In under 40 years, the world will have to make farming more productive but less dependent on harmful chemicals, curb food losses and waste, protect the environment and reduce agriculture's exposure to disastrous price swings, they said.

Their study, called Agrimonde (Agriworld in French), is co-authored by specialists at France's National Institute for Agricultural Research (INRA) and the International Cooperative Centre for Agronomical Research for Development (CIRAD).

"This exercise is undertaken at a very specific human history, at a time when the population today is seven billion," CIRAD president Gerard Matheron said at a press conference. "World agriculture faces a major challenge."

Last week, the UN's Food and Agriculture Organisation (FAO) reported that food prices had hit their highest level ever and World Bank President Robert Zoellick warned that rising prices for staples "are re-emerging as a threat to global growth and social stability."

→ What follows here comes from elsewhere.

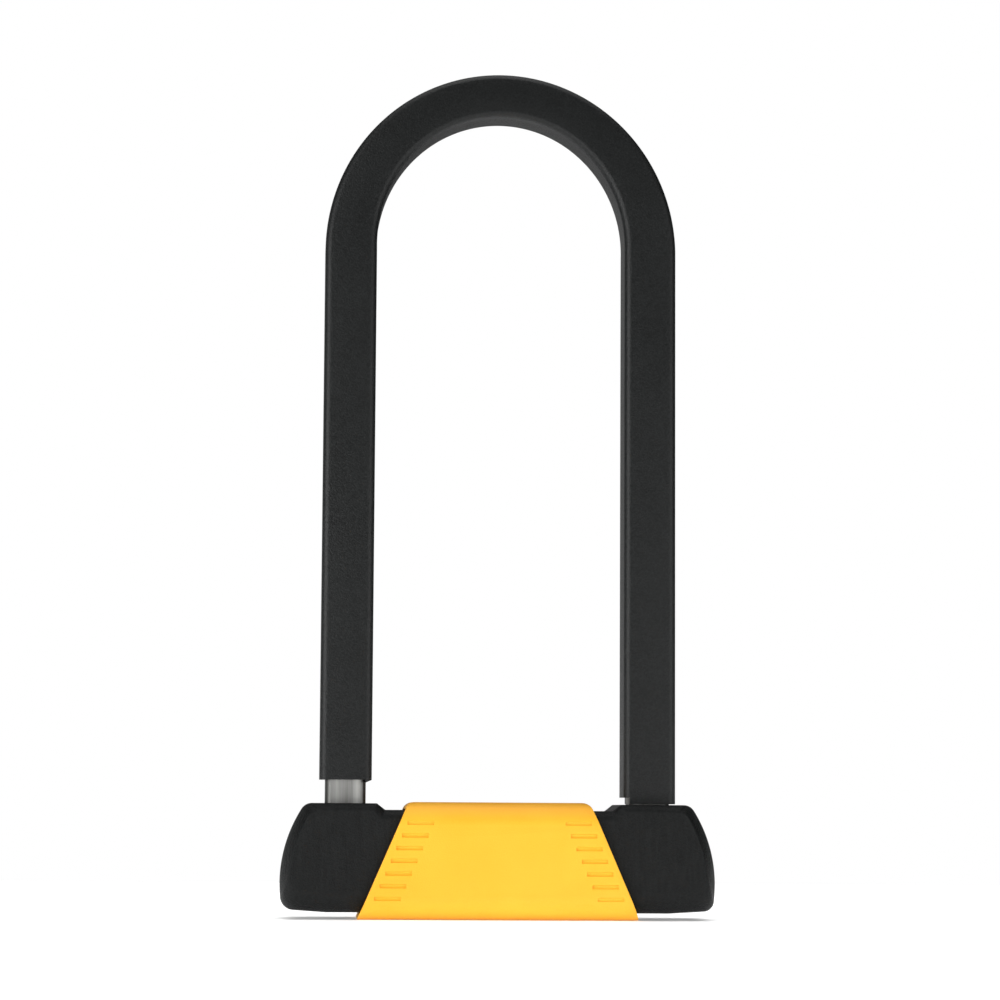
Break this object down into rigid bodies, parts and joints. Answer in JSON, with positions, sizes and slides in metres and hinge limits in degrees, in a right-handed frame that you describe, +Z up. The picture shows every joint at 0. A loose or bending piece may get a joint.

Riots in Algeria, meanwhile, left five people dead, hundreds wounded and about 1,000 in jail, prompting the authorities to promise to cut food prices.

The Agrimonde study said that North Africa and the Middle East, Asia and sub-Saharan Africa, all with fast-growing populations today, will be heavily dependent on imported food in 2050.

It puts forward two scenarios -- both relatively optimistic -- by which the planet's expected nine billion humans are fed by 2050.